CFPB issues guidance on making mortgage servicing transfers 'seamless'
The Consumer Financial Protection Bureau said it will consider “good-faith efforts” by mortgage servicers to prevent consumer harm and comply with regulations in the event that a government agency requests a servicing transfer.
The agency released an 18-page bulletin Friday with examples of practices that servicers may deem in compliance with Regulation X. The regulation requires servicers to maintain procedures “reasonably designed” to ensure that information and documents are transferred to another servicer in a timely manner.
Although the CFPB said it began developing the guidance before the coronavirus pandemic, the issue of servicing transfers has drawn more attention lately with the economic fallout of the virus outbreak.
Earlier this month, the head regulator of the government-sponsored enterprises Fannie Mae and Freddie Mac said the two companies may transfer servicing rights away from firms experiencing financial troubles because homeowners are missing their mortgage payments. While officials have allowed borrowers to seek loan forbearance plans, servicers must still send advances of principal interest to investors in mortgage-backed securities.
"We’ve seen that we can transfer servicing in a way that’s not too disruptive," Mark Calabria, director of the Federal Housing Finance Agency, was quoted as saying in an article published in HousingWire.
Since 2014, when Regulation X mortgage servicing rules took effect, the CFPB has found weakness in how some servicers manage transfers.
“Consumers should experience a seamless process when their mortgage servicer changes,” CFPB Director Kathy Kraninger said in a press release. “The guidance we released today will facilitate a well-functioning mortgage servicer transfer process, providing a roadmap for servicers that will prevent consumer harm. The guidance provides insights the CFPB has gained through years of supervisory and enforcement work to oversee compliance with regulations updated after the financial crisis.”

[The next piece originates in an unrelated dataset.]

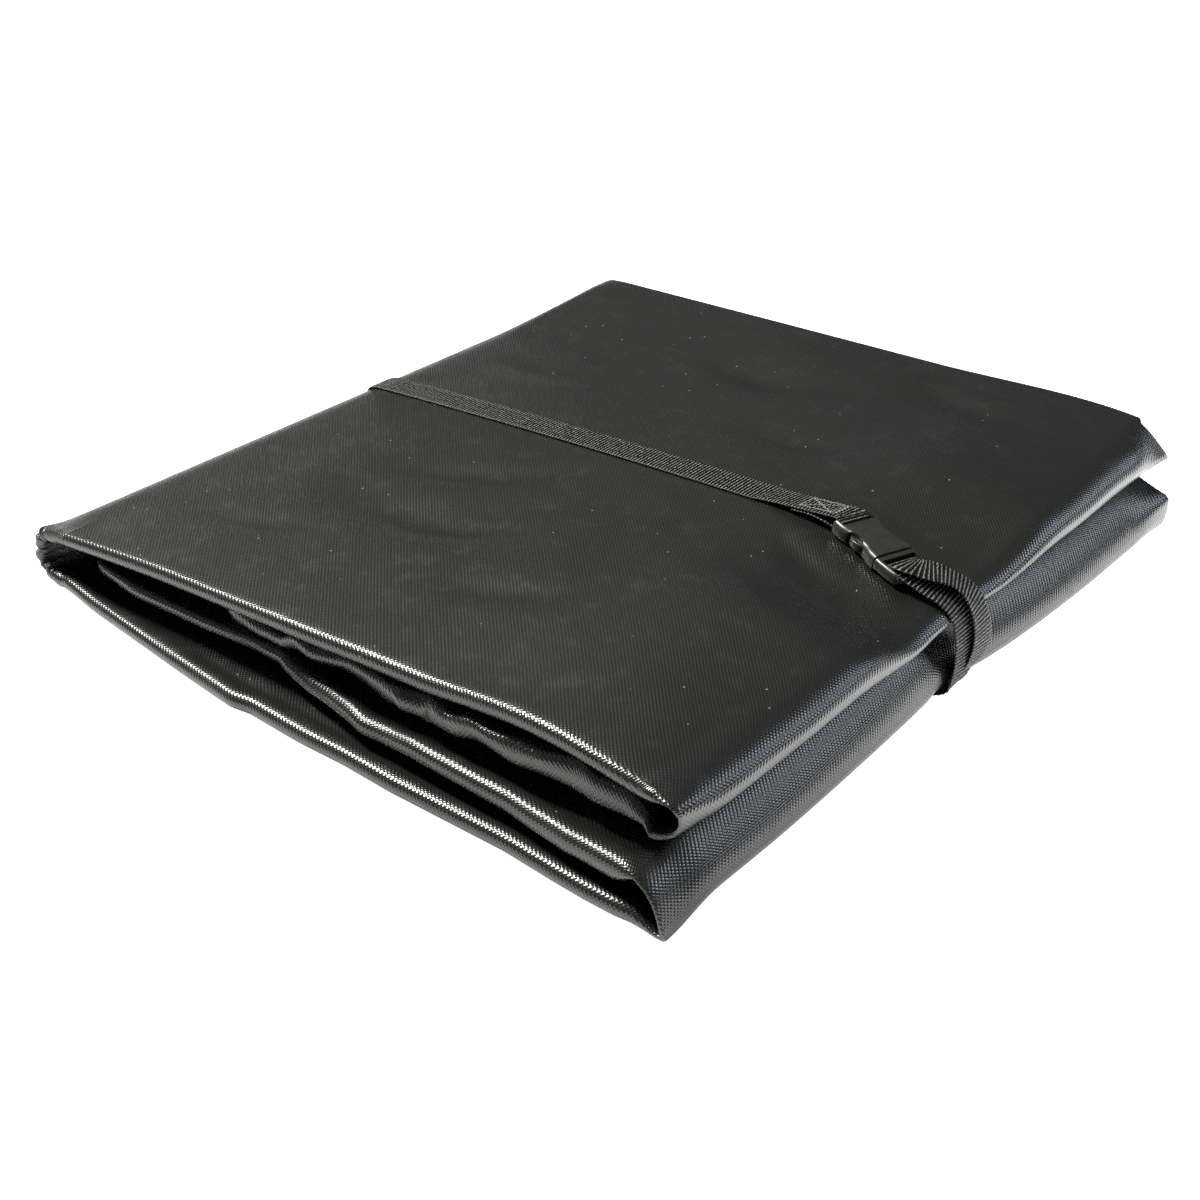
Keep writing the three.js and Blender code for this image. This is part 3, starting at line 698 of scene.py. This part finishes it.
def rounded_path(points, turns=3):
    """Cuts the corners of a broken line, again and again, and keeps its ends."""
    points = np.array(points, float)
    for _ in range(turns):
        a, b = points[:-1], points[1:]
        cut = np.stack([0.75 * a + 0.25 * b, 0.25 * a + 0.75 * b], axis=1).reshape(-1, points.shape[1])
        points = np.concatenate([points[:1], cut, points[-1:]])
    return points


def evenly(points, step):
    length = np.concatenate([[0], np.cumsum(np.linalg.norm(np.diff(points[:, :3], axis=0), axis=1))])
    count = max(2, int(round(length[-1] / step)) + 1)
    places = np.linspace(0, length[-1], count)
    return np.stack([np.interp(places, length, column) for column in points.T], axis=1), places


ACROSS_TAPE = np.array([-1, -0.97, -0.86, -0.72, -0.5, -0.25, 0, 0.25, 0.5, 0.72, 0.86, 0.97, 1])


def half_thickness(places):
    """Half the tape's thickness at each place along it and across it: its ribs and thin selvedges."""
    share = np.abs(ACROSS_TAPE)
    body = np.where(share < 0.84, 1.0, 0.35)
    rim = np.where(share > 0.99, 0.45, 1.0)
    shift = RIB_LEAN * np.abs(np.sin(math.pi * ACROSS_TAPE * WEB_WIDTH / 2 / RIB_LEAN_WIDTH))[None, :]
    rib = RIB_HEIGHT * np.cos(2 * math.pi * (places[:, None] + shift) / RIB_PITCH) * body
    return WEB_THICK / 2 * rim - RIB_HEIGHT + rib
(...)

Mortgage servicers collect principal and interest payments on behalf of borrowers but government entities such as Fannie and Freddie may require the transfer of servicing to another entity if certain requirements are not being met.
The CFPB said it intends to focus any supervisory feedback for institutions, if needed, on “identifying issues, correcting deficiencies, and ensuring appropriate remediation for consumers.”

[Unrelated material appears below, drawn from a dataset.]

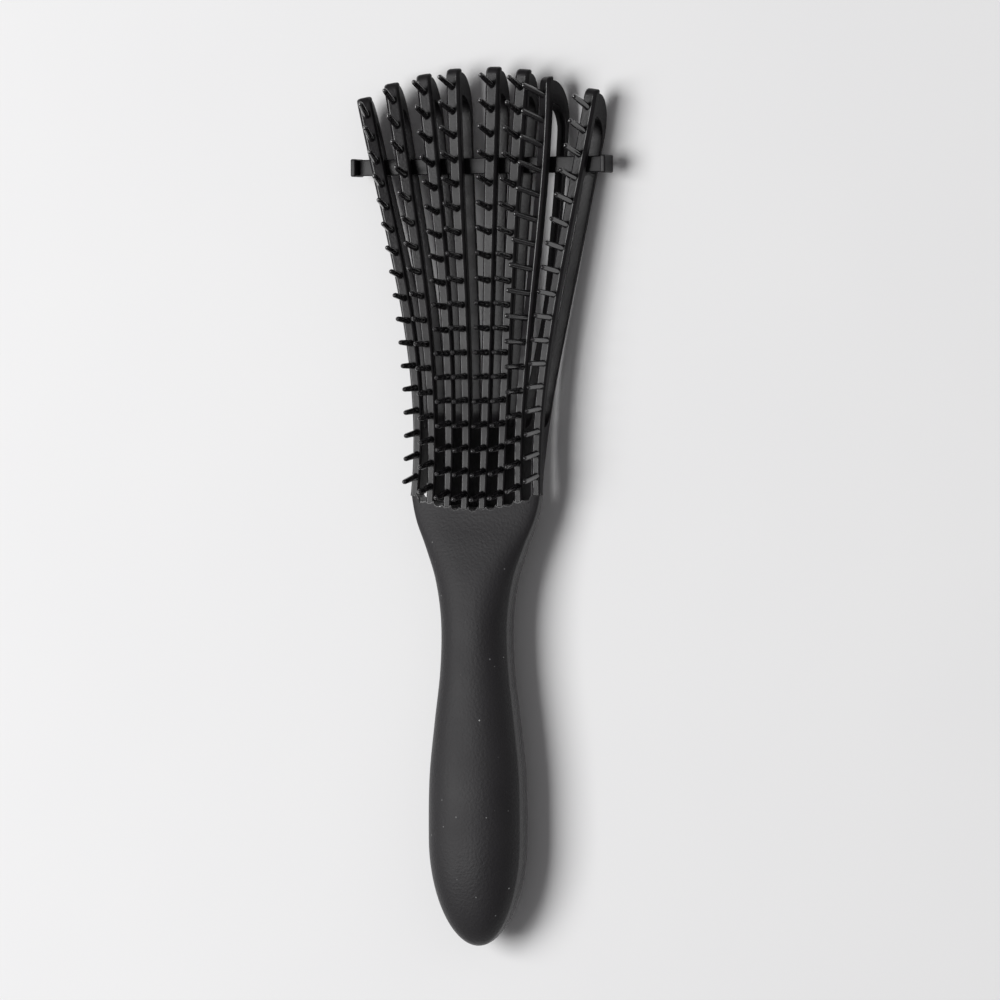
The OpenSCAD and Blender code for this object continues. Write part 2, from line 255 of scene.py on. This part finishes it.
chance = ramp(surface_nodes, surface_links, cells.outputs["Color"], 0.7, 0.9, 0.0, given["Dust"])
dusty = worked_out(surface_nodes, surface_links, "MULTIPLY", point, chance)
surface_links.new(blended(surface_nodes, surface_links, dusty, plastic, DUST_COLOUR), shown["Colour"])
polish_mark = surface_nodes.new("ShaderNodeAttribute")
polish_mark.attribute_name = "polish"
surface_links.new(polish_mark.outputs["Fac"], shown["Polish"])
smoother = worked_out(surface_nodes, surface_links, "MULTIPLY", polish_mark.outputs["Fac"], 0.2)
rough = ramp(surface_nodes, surface_links, cloud, 0.3, 0.7, given["Smoothest"], given["Roughest"])
rough = worked_out(surface_nodes, surface_links, "SUBTRACT", rough, smoother)
surface_links.new(rough, shown["Roughness"])
surface_links.new(fine_noise(surface_nodes, surface_links, given["Grain Scale"], 2), shown["Height"])


def moulded_plastic(name, deep, pale, roughness, specular, grain_scale, grain_height, dust=0.0):
    """Black moulded plastic with the shared surface: its two tones, range of roughness and gloss, its
    grain's patches to a metre and height in mm, and how pale its dust is. Polished places get a thin
    gloss coat."""
    material = bpy.data.materials.new(name)
    material.use_nodes = True
    nodes, links = material.node_tree.nodes, material.node_tree.links
    shader = nodes["Principled BSDF"]
    surface = nodes.new("ShaderNodeGroup")
    surface.node_tree = moulded_surface
    for key, value in (("Deep Colour", (*deep, 1)), ("Pale Colour", (*pale, 1)),
                       ("Smoothest", roughness[0]), ("Roughest", roughness[1]),
                       ("Grain Scale", grain_scale), ("Dust", dust)):
        surface.inputs[key].default_value = value
    for key, target in (("Colour", "Base Color"), ("Roughness", "Roughness"),
                        ("Polish", "Coat Weight")):
        links.new(surface.outputs[key], shader.inputs[target])
    shader.inputs["Specular IOR Level"].default_value = specular
    shader.inputs["Coat Roughness"].default_value = 0.15
    shader.inputs["Coat IOR"].default_value = 1.8
    grain = nodes.new("ShaderNodeBump")
    grain.inputs["Distance"].default_value = grain_height * 0.001
    links.new(surface.outputs["Height"], grain.inputs["Height"])
    links.new(grain.outputs["Normal"], shader.inputs["Normal"])
    return material


soft_touch = moulded_plastic("soft_touch_black", deep=(0.0105, 0.0095, 0.0110),
                             pale=(0.0140, 0.0128, 0.0145), roughness=(0.54, 0.62), specular=0.31,
                             grain_scale=1300, grain_height=0.105, dust=0.8)
soft_touch.node_tree.nodes["Principled BSDF"].inputs["Sheen Weight"].default_value = 0.35
soft_touch.node_tree.nodes["Principled BSDF"].inputs["Sheen Roughness"].default_value = 0.4


def handle_sheets(up):
    """Sheets of one closed shell: its outside, a fan of triangles over the butt's end, and the flat face at
    the parting line. The shell's first row is one point, and its last five rows meet at the corners."""
    shell, polish = handle_shell(up)
    rows, columns = shell.shape[:2]
    k = np.arange(columns - 1)
    fan = np.stack([k, k + 1, np.full(columns - 1, columns)], -1)
    butt_end = np.concatenate([shell[1], shell[0, :1]])
    rim = np.concatenate([shell[0, :1], shell[1:-5, 0], shell[-1], shell[-6:0:-1, -1]])
    return [(shell[1:], quads(rows - 1, columns), up < 0, polish[1:]), (butt_end, fan, up > 0, 0.0),
            (rim, np.arange(len(rim))[None], up < 0, 0.0)]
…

Servicers are required to provide all information and documents in their possession when transferring servicing including a unique identifier for each loan, the terms of the loan, current unpaid principal balance as of a specific date, information concerning any escrow, and copies of any loss mitigation applications submitted by a borrower and of any loss mitigation agreements agreed to with a borrower.

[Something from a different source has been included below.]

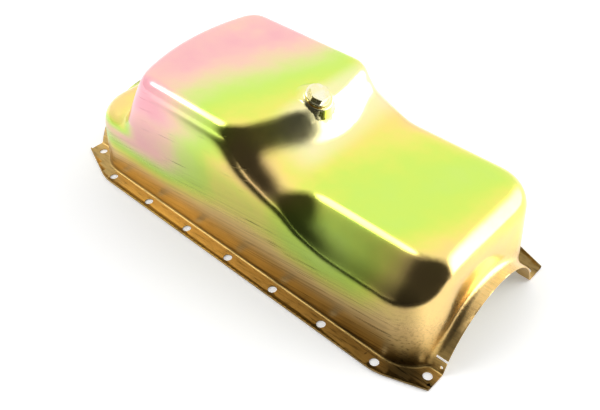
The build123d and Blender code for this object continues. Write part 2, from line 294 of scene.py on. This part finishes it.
class Finish:
    """A material whose nodes are added by type, settings and inputs."""

    def __init__(self, name):
        self.material = bpy.data.materials.new(name)
        self.material.use_nodes = True
        self.tree = self.material.node_tree
        self.tree.nodes.clear()
        self.place = self.node("ShaderNodeTexCoord", output="Object")

    def node(self, kind, settings=None, inputs=None, output=0):
        made = self.tree.nodes.new(kind)
        for key, value in (settings or {}).items():
            setattr(made, key, value)
        for key, value in (inputs or {}).items():
            plug(self.tree, made.inputs[key], value)
        return Value(self.tree, made.outputs[output])

    def axis(self, index):
        split = self.node("ShaderNodeSeparateXYZ", inputs={0: self.place})
        return Value(self.tree, split.socket.node.outputs[index])

    def stretched(self, scale):
        return self.node("ShaderNodeMapping", inputs={"Vector": self.place, "Scale": scale})

    def turned(self, degrees):
        """The place on the object, turned about the pan's width."""
        rotation = (0, math.radians(degrees), 0)
        return self.node("ShaderNodeMapping", inputs={"Vector": self.place, "Rotation": rotation})

    def scaled(self, place, scale):
        return self.node("ShaderNodeVectorMath", {"operation": "MULTIPLY"}, {0: place, 1: scale})

    def cloud(self, scale, detail=2.0, rough=0.5, place=None):
        where = place or self.place
        inputs = {"Vector": where, "Scale": scale, "Detail": detail, "Roughness": rough}
        return self.node("ShaderNodeTexNoise", inputs=inputs)

    def mix(self, factor, first, second, blend="MIX"):
        made = self.tree.nodes.new("ShaderNodeMix")
        made.data_type = "RGBA"
        made.blend_type = blend
        for key, value in ((0, factor), (6, first), (7, second)):
            plug(self.tree, made.inputs[key], value)
        return Value(self.tree, made.outputs[2])

    def ramp(self, factor, stops):
        made = self.tree.nodes.new("ShaderNodeValToRGB")
        made.color_ramp.interpolation = "B_SPLINE"
        elements = made.color_ramp.elements
        while len(elements) < len(stops):
            elements.new(0.5)
        for element, (where, colour) in zip(elements, stops):
            element.position = where
            element.color = colour
        plug(self.tree, made.inputs[0], factor)
        return Value(self.tree, made.outputs[0])

    def profile(self, where, stops):
        """A number that follows a smooth curve by the given stops; the product reads the grey as a number."""
        made = self.ramp(where, [(place, (level, level, level, 1)) for place, level in stops])
        return made * 1.0

    def shade(self, colour, tone):
        """A colour made lighter or darker by a number."""
        grey = self.node("ShaderNodeCombineColor", inputs={0: tone, 1: tone, 2: tone})
        return self.mix(1.0, colour, grey, blend="MULTIPLY")

    def bump(self, height, distance, strength, under=None):
        inputs = {"Height": height, "Distance": distance, "Strength": strength}
        if under:
            inputs["Normal"] = under
        return self.node("ShaderNodeBump", inputs=inputs)

    def close(self, constants, varying):
        shader = self.tree.nodes.new("ShaderNodeBsdfPrincipled")
        for key, value in {**constants, **varying}.items():
            plug(self.tree, shader.inputs[key], value)
        end = self.tree.nodes.new("ShaderNodeOutputMaterial")
        self.tree.links.new(shader.outputs[0], end.inputs[0])
        return self.material


def dress(node, finish):
    """Gives every slot of a CAD node the finish."""
    for slot in node.material_slots:
        slot.material = finish


# Shades of the plating's film, from the thinnest, a brown gold, to the thickest, a strong pink.
film_shades = [
    (0.00, (0.42, 0.24, 0.06, 1)),
    (0.16, (0.74, 0.50, 0.16, 1)),
    (0.30, (0.98, 0.66, 0.30, 1)),
    (0.42, (0.96, 0.84, 0.17, 1)),
    (0.56, (0.56, 0.87, 0.11, 1)),
    (0.68, (0.70, 0.84, 0.24, 1)),
    (0.80, (0.96, 0.66, 0.46, 1)),
    (0.92, (0.96, 0.49, 0.53, 1)),
    (1.00, (0.86, 0.38, 0.44, 1)),
]
# Painted reflection: the pale gold laid over the film on the top next to the drain plug.
painted_reflection_gold = (1.0, 0.95, 0.74, 1)

# Along the pan the film runs from pink at the left end, through green and yellow at the drain plug,
# to green and yellow again at the right end. Stops are shares of film_span, and film_slant leans the bands.
film_stops = [
    (0.00, 0.76), (0.09, 0.80), (0.16, 0.88), (0.27, 0.94), (0.36, 0.82), (0.43, 0.60), (0.50, 0.47),
    (0.60, 0.38), (0.68, 0.52), (0.76, 0.60), (0.85, 0.57), (0.90, 0.42), (0.96, 0.28),
]
film_middle = 0.012
film_slant = 0.30
film_span = 1 / 1.8
rim_thinner = 0.18
shelf_thinner = 0.48
painted_crown_reflection_gain = 0.10
painted_low_reflection_film = 0.13

plating = Finish("yellow_zinc_plating")
along = plating.axis(0)
across = plating.axis(1)
height = plating.axis(2)
drift = plating.cloud(9.0, detail=3.0) - 0.5
patches = plating.cloud(26.0, detail=4.0, rough=0.6) - 0.5
skew = along - film_middle - across * film_slant + drift * 0.06
profile = plating.profile(skew * (1 / film_span) + 0.5, film_stops)

# Patches of thinner and thicker film, each from where it starts to where it is full, in metres. The thicker
# film on the near crown is painted reflection.
rim = abs(across).rise(0.062, 0.105) * height.rise(0.10, 0.125) * along.rise(-0.05, 0.06)
shelf = (-1 * along).rise(0.15, 0.19) * height.rise(0.066, 0.082) * (1 - height.rise(0.092, 0.10))
# Low down the film turns to a brown gold. On the lower walls this is painted reflection of the flange and
# painted shade from the floor.
low = 1 - height.rise(0.010, 0.080)
# Painted reflection: the film is set thicker, and so pinker, along the near upper edge of the sump's left
# half.
painted_crown_reflection = (-1 * along).rise(-0.012, 0.014) * (-1 * across).rise(0.086, 0.098) * height.rise(0.115, 0.14)
patchy = drift * 0.14 + patches * 0.10
upper = profile - rim * rim_thinner - shelf * shelf_thinner + painted_crown_reflection * painted_crown_reflection_gain + patchy
thickness = upper * (1 - low) + low * painted_low_reflection_film + patches * 0.05
film = plating.ramp(thickness, film_shades)
# Painted reflection: a pale gold patch on the top next to the drain plug stands for the bright reflection
# there.
painted_reflection_patch = along.rise(0.010, 0.034) * (1 - along.rise(0.055, 0.085)) * height.rise(0.117, 0.130)
film_and_painted_reflection = plating.mix(painted_reflection_patch * across.rise(-0.075, -0.03) * 0.48, film, painted_reflection_gold)

# Draw marks run along the walls, a little uphill to the right, and the rails are brushed lengthwise.
slanted = plating.turned(8.0)
brushed = plating.cloud(1.0, detail=4.0, rough=0.6, place=plating.scaled(slanted, (5.0, 500.0, 420.0)))
scored = plating.cloud(1.0, detail=2.0, rough=0.5, place=plating.scaled(slanted, (9.0, 60.0, 700.0)))
wall = abs(across).rise(0.094, 0.101)
scratch = scored.rise(0.655, 0.69) * wall * plating.cloud(14.0).rise(0.50, 0.62)

# The metal is rougher low down, where its brushing shows darker, and it is darker on the rail, on the long
# sides and at the right foot of the near wall.
satin = 1 - height.rise(0.02, 0.10)
side = abs(across).rise(0.086, 0.101)
# Painted shade: the long sides are darker low down, and more so towards the right, for the darker reflections
# there.
painted_side_shade = side * (1 - height.rise(0.085, 0.14)) * (0.20 + along.rise(-0.16, 0.20) * 0.30)
# Painted shade: darker at the right foot of the near wall.
painted_foot_shade = along.rise(0.20, 0.262) * (1 - height.rise(0.012, 0.07)) * (1 - across.rise(-0.09, -0.03))
rail = 1 - height.rise(0.004, 0.012)
# The tone joins real marks, the brushing and the scratches, with the painted shade of the long sides and the
# right foot.
tone = 1 - brushed.rise(0.45, 0.75) * satin * 0.30 - scratch * 0.35 - painted_side_shade - painted_foot_shade * 0.08 - rail * 0.08
colour = plating.shade(film_and_painted_reflection, tone)
marks = plating.cloud(60.0, detail=6.0, rough=0.7, place=plating.stretched((0.25, 1.0, 1.6)))
roughness = 0.13 + marks * 0.08 + satin * 0.12 + brushed * satin * 0.10 + scratch * 0.2
ripple = plating.cloud(22.0, detail=2.0)
shaped = plating.bump(ripple, 0.0005, 0.5)
grained = plating.bump(brushed, 0.00004, 0.4, under=shaped)
plating_varies = {"Base Color": colour, "Roughness": roughness, "Normal": grained}
plating_finish = plating.close({"Metallic": 1.0}, plating_varies)
pan_mesh.materials.append(plating_finish)
dress(pan_node, plating_finish)

# Weld nut: a plain hexagon nut of mild steel under the drain pad, inside the sump.
# It is welded to the sheet and plated with the pan, so it has a dull shade of the same gold.
nut_steel = Finish("plated_nut_steel")
nut_grain = nut_steel.cloud(220.0, detail=4.0)
nut_colour = nut_steel.mix(nut_grain, (0.56, 0.48, 0.26, 1), (0.74, 0.66, 0.38, 1))
nut_rough = 0.28 + nut_grain * 0.14
nut_normal = nut_steel.bump(nut_grain, 0.00005, 0.4)
nut_varies = {"Base Color": nut_colour, "Roughness": nut_rough, "Normal": nut_normal}
dress(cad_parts["drain_nut"], nut_steel.close({"Metallic": 1.0}, nut_varies))

# Sealing ring: a flat washer of soft copper, stamped from sheet.
# It lies loose on the plug's shank until it is squeezed between the pad and the plug's round face.
copper = Finish("soft_copper")
copper_cloud = copper.cloud(160.0, detail=5.0, rough=0.6)
copper_colour = copper.mix(copper_cloud, (0.52, 0.26, 0.13, 1), (0.86, 0.52, 0.32, 1))
copper_rough = 0.30 + copper_cloud * 0.2
copper_normal = copper.bump(copper_cloud, 0.00006, 0.4)
copper_varies = {"Base Color": copper_colour, "Roughness": copper_rough, "Normal": copper_normal}
dress(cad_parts["plug_gasket"], copper.close({"Metallic": 1.0}, copper_varies))

# Drain plug: a hexagon head, a round washer face and a shank in one piece of steel.
# It is forged and turned, plated a paler yellow than the pan, and screwed into the weld nut.
plug_plating = Finish("pale_yellow_plating")
plug_cloud = plug_plating.cloud(90.0, detail=3.0)
plug_grain = plug_plating.cloud(700.0, detail=3.0, rough=0.6)
plug_colour = plug_plating.mix(plug_cloud.rise(0.35, 0.65), (0.94, 0.86, 0.48, 1), (0.92, 0.88, 0.66, 1))
plug_rough = 0.16 + plug_grain * 0.16
plug_normal = plug_plating.bump(plug_grain, 0.00003, 0.5)
plug_varies = {"Base Color": plug_colour, "Roughness": plug_rough, "Normal": plug_normal}
dress(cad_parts["drain_plug"], plug_plating.close({"Metallic": 1.0}, plug_varies))

# Floor: a plain white sheet of paper under the pan, which keeps its shadow.
# The camera sees it white all over. Its near side is painted near black for every ray but the camera's, so
# the metal's reflections of it are painted shade.
floor_reach = 4.0
floor_gap = 0.0002
paper_white = (0.9, 0.9, 0.9, 1)
painted_reflection_dark = (0.03, 0.03, 0.03, 1)
paper_glow = 0.3
floor_mesh = bpy.data.meshes.new("floor")
floor_form = bmesh.new()
bmesh.ops.create_grid(floor_form, x_segments=1, y_segments=1, size=floor_reach)
floor_form.to_mesh(floor_mesh)
floor_form.free()
floor = bpy.data.objects.new("floor", floor_mesh)
floor.location = (0, 0, cad_box[0][2] - floor_gap)
bpy.context.scene.collection.objects.link(floor)
paper = Finish("white_paper")
rays = paper.node("ShaderNodeLightPath")
seen = rays.math("MAXIMUM", Value(paper.tree, rays.socket.node.outputs["Is Glossy Ray"]))
painted_dark_edge = (-1 * paper.axis(1)).rise(0.22, 0.36) * paper.axis(0).rise(-0.42, -0.16) * (1 - rays)
paper_colour = paper.mix(painted_dark_edge, paper_white, painted_reflection_dark)
diffuse = paper.node("ShaderNodeBsdfDiffuse", inputs={"Color": paper_colour})
glow_strength = seen * paper_glow * (1 - painted_dark_edge)
glow = paper.node("ShaderNodeEmission", inputs={"Color": (1, 1, 1, 1), "Strength": glow_strength})
both = paper.node("ShaderNodeAddShader", inputs={0: diffuse, 1: glow})
plug(paper.tree, paper.tree.nodes.new("ShaderNodeOutputMaterial").inputs[0], both)
floor_mesh.materials.append(paper.material)

# Studio light: a bright tent round the pan, with no lamps in it.
# It has a low bright window to the right, a narrow strip overhead and a dim room on the near side.
tent_level = 1.05
room_loss = 1.01
window_gain = 3.2
strip_gain = 4.0
world = bpy.data.worlds.new("studio")
bpy.context.scene.world = world
world.use_nodes = True
tent = world.node_tree
background = tent.nodes["Background"]
background.inputs["Color"].default_value = (1, 1, 1, 1)


def towards(direction, low, high):
    """How near light comes to a direction: 0 outside the low cosine, 1 inside the high one."""
    coordinates = tent.nodes.new("ShaderNodeTexCoord")
    facing = tent.nodes.new("ShaderNodeVectorMath")
    facing.operation = "DOT_PRODUCT"
    tent.links.new(coordinates.outputs["Generated"], facing.inputs[0])
    facing.inputs[1].default_value = Vector(direction).normalized()
    return Value(tent, facing.outputs["Value"]).rise(low, high)


dim_room = towards((0.60, -0.75, 0.28), 0.12, 0.72)
window = towards((0.66, 0.70, 0.20), 0.76, 0.95)
strip = towards((-0.50, -0.37, 0.78), 0.955, 0.984)
lit = tent_level - dim_room * room_loss + window * window_gain + strip * strip_gain
plug(tent, background.inputs["Strength"], lit)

The CFPB said it will take into consideration the challenges servicers may face from the coronavirus pandemic including operational and time constraints related to servicing transfers.
The bureau said servicers should develop a servicing transfer plan, engage in quality control work to validate any data that is transferred and determine servicing responsibilities for legacy accounts.
Other examples of compliance include conducting a post-transfer review, monitoring consumer complaints and loss mitigation performance metrics, and identifying loans in default, foreclosure or forbearance agreements.